What you need to do> Stop after the line with "put_points(piece, corners - normals": repeat exactly every line before it, beginning with the first, and that line itself.

Data segment>
-*-*-

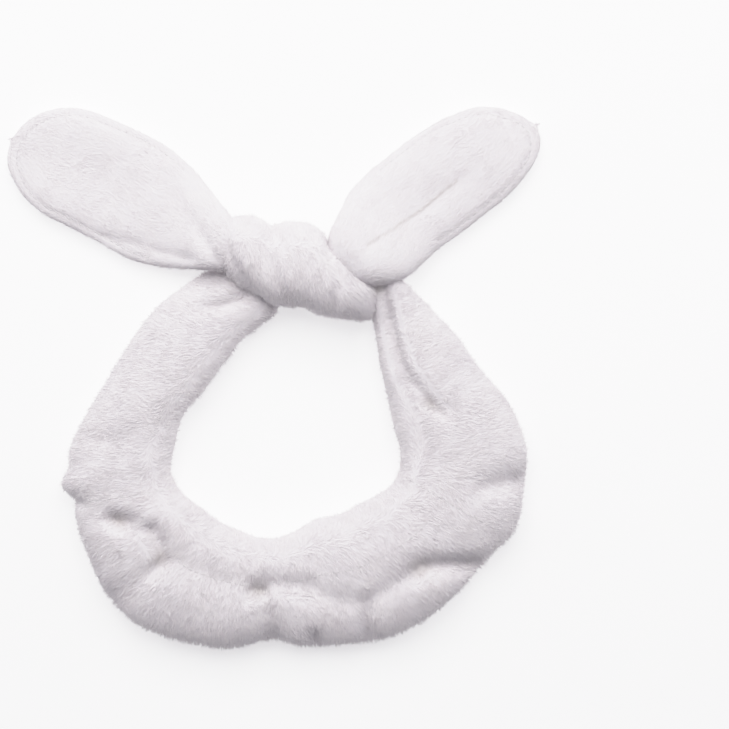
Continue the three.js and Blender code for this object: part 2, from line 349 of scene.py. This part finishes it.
def press_creases(piece, creases, top_only):
    """Presses folds and puckers in, on the upper side only or all round."""
    corners, normals = points_of(piece), normals_of(piece)
    share = np.clip(normals[:, 2] * 2.5, 0, 1) if top_only else 1.0
    depth = crease_depth(corners, creases) * share
    put_points(piece, corners - normals * depth[:, None] * MM)


def waves(corners, size, seed):
    """A smooth random field from -1 to 1 with lumps of about that size in millimetres."""
    random = np.random.default_rng(seed)
    turn = random.normal(size=(14, 3)) * (2.2 / (size * MM))
    start = random.uniform(0, 2 * math.pi, 14)
    return np.sin(corners @ turn.T + start).sum(axis=1) / 3.7


def uneven(piece, amount, size, seed):
    """Gives the surface soft lumps, as fleece over a loose filling has."""
    corners, normals = points_of(piece), normals_of(piece)
    lift = waves(corners, size, seed) * amount * MM
    put_points(piece, corners + normals * lift[:, None])


def rest_on_table(piece):
    """Flattens what would go through the table."""
    corners = points_of(piece)
    corners[:, 2] = np.maximum(corners[:, 2], FLOOR * MM)
    put_points(piece, corners)


def plump(piece, creases, pressure, cap):
    """Lets the cloth fill out between its seams and puckers, as stuffed fleece does."""
    before = points_of(piece)
    hold = piece.vertex_groups.new(name="held")
    depth = crease_depth(before, creases)
    floor = before[:, 2] < HELD_HEIGHT * MM
    for i, deep in enumerate(depth):
        weight = 1.0 if floor[i] else min(1.0, deep / HELD_DEPTH)
        if weight > 0.05:
            hold.add([i], weight, "REPLACE")
    only(piece)
    cloth = piece.modifiers.new("Plump", "CLOTH")
    fabric = cloth.settings
    fabric.vertex_group_mass = hold.name
    fabric.use_pressure = True
    fabric.uniform_pressure_force = pressure
    fabric.tension_stiffness = 12
    fabric.compression_stiffness = 12
    fabric.shear_stiffness = 6
    fabric.bending_stiffness = 0.4
    fabric.mass = 0.15
    fabric.quality = 5
    fabric.effector_weights.gravity = 0
    cloth.collision_settings.use_collision = False
    cloth.point_cache.frame_start, cloth.point_cache.frame_end = 1, PUFF_FRAMES
    for number in range(1, PUFF_FRAMES + 1):
        bpy.context.scene.frame_set(number)
    bpy.ops.object.modifier_apply(modifier=cloth.name)
    bpy.context.scene.frame_set(1)
    moved = points_of(piece) - before
    length = np.linalg.norm(moved, axis=1, keepdims=True)
    moved *= np.minimum(1, cap * MM / np.maximum(length, 1e-9))
    put_points(piece, before + moved)
    piece.vertex_groups.clear()


def fleece_body(name, edge_a, edge_b, low, high, around, power, creases, top_only, seed):
    """One stuffed fleece piece between two edge lines, with its folds, without its pile."""
    piece = padded_tube(name, edge_a, edge_b, low, high, around, PILE + PUFF_ROOM, power)
    press_creases(piece, creases, top_only)
    plump(piece, creases, PUFF_PRESSURE, PUFF_CAP)
    apply(piece, "SUBSURF", levels=1, render_levels=1)
    sharper = [(row, width * SHARP_WIDTH, deep * SHARP_DEPTH) for row, width, deep in creases]
    press_creases(piece, sharper, top_only)
    uneven(piece, LUMP_HEIGHT, LUMP_SIZE, seed)
    apply(piece, "SUBSURF", levels=1, render_levels=1)
    rest_on_table(piece)
    only(piece)
    bpy.ops.object.shade_smooth()
    return piece


def make_band():
    """The band, from the knot's left round the back to its right."""
    table = smooth_through(BAND, 150)
    low = np.zeros(len(table))
    return fleece_body("band_fleece", table[:, 0:2], table[:, 2:4], low, table[:, 4], 40, 0.93,
                       BAND_PUCKERS, True, 11)


def make_knot():
    """The knot's wraps, which lie side by side round the band."""
    table = smooth_through(ROPE, 44)
    return fleece_body("knot_fleece", table[:, 0:2], table[:, 2:4], table[:, 4], table[:, 5], 44, 0.88,
                       ROPE_CREASES, False, 23)


def ear_point(side, x, y):
    """A point of an ear's own frame, given in the object's frame, in millimetres."""
    ear = EARS[side]
    turn = math.radians(ear["turn"])
    return (ear["root"][0] + x * math.cos(turn) - y * math.sin(turn),
            ear["root"][1] + x * math.sin(turn) + y * math.cos(turn))


def make_ear(side):
    """One ear with its neck, and the groove that its topstitch pulls in."""
    table = smooth_through(EARS[side]["ribs"], 54, ease=0.55)
    edge_a = np.array([ear_point(side, x, y) for x, y in table[:, [0, 1]]])
    edge_b = np.array([ear_point(side, x, y) for x, y in table[:, [0, 2]]])
    ear = fleece_body(f"{side}_ear_fleece", edge_a, edge_b, table[:, 3], table[:, 4], 44, 0.8,
                      EAR_CREASES[side], True, 31 if side == "left" else 37)
    press_creases(ear, [(ear_seam(side), 1.5, 0.5)], False)
    return ear


# ---------------------------------------------------------------------------------------------
# Pile
# ---------------------------------------------------------------------------------------------

# One lock, in millimetres.
LOCK_SPACING = 0.62
LOCK_WIDTH = 0.28          # half the width of its root
LOCK_SINK = 0.4            # how deep its root sits in the cloth
LOWEST_TIP, LOWEST_ROOT = 0.15, 0.1       # above the table
# The same, as shares of its length.
LOCK_LIE, LOCK_RISE = 0.93, 0.33          # how far its tip goes along the cloth and away from it
RIDGE = 0.25               # its ridge, along the cloth and away from it
STRAY_RISE = 0.45          # how much more a lock that stands up rises
SHORTEST, LONGEST = 0.5, 1.5              # as shares of the usual length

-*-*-

Result>
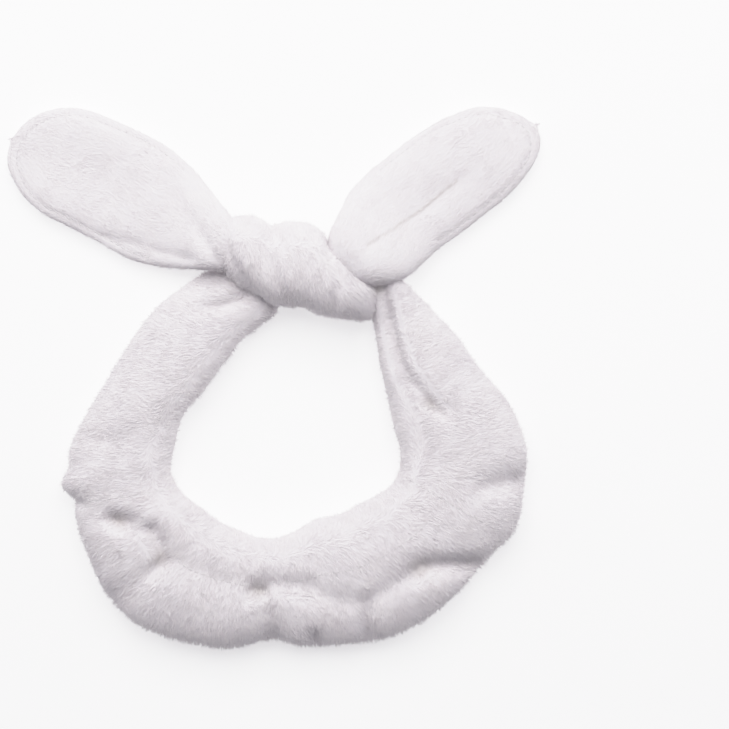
Continue the three.js and Blender code for this object: part 2, from line 349 of scene.py. This part finishes it.
def press_creases(piece, creases, top_only):
    """Presses folds and puckers in, on the upper side only or all round."""
    corners, normals = points_of(piece), normals_of(piece)
    share = np.clip(normals[:, 2] * 2.5, 0, 1) if top_only else 1.0
    depth = crease_depth(corners, creases) * share
    put_points(piece, corners - normals * depth[:, None] * MM)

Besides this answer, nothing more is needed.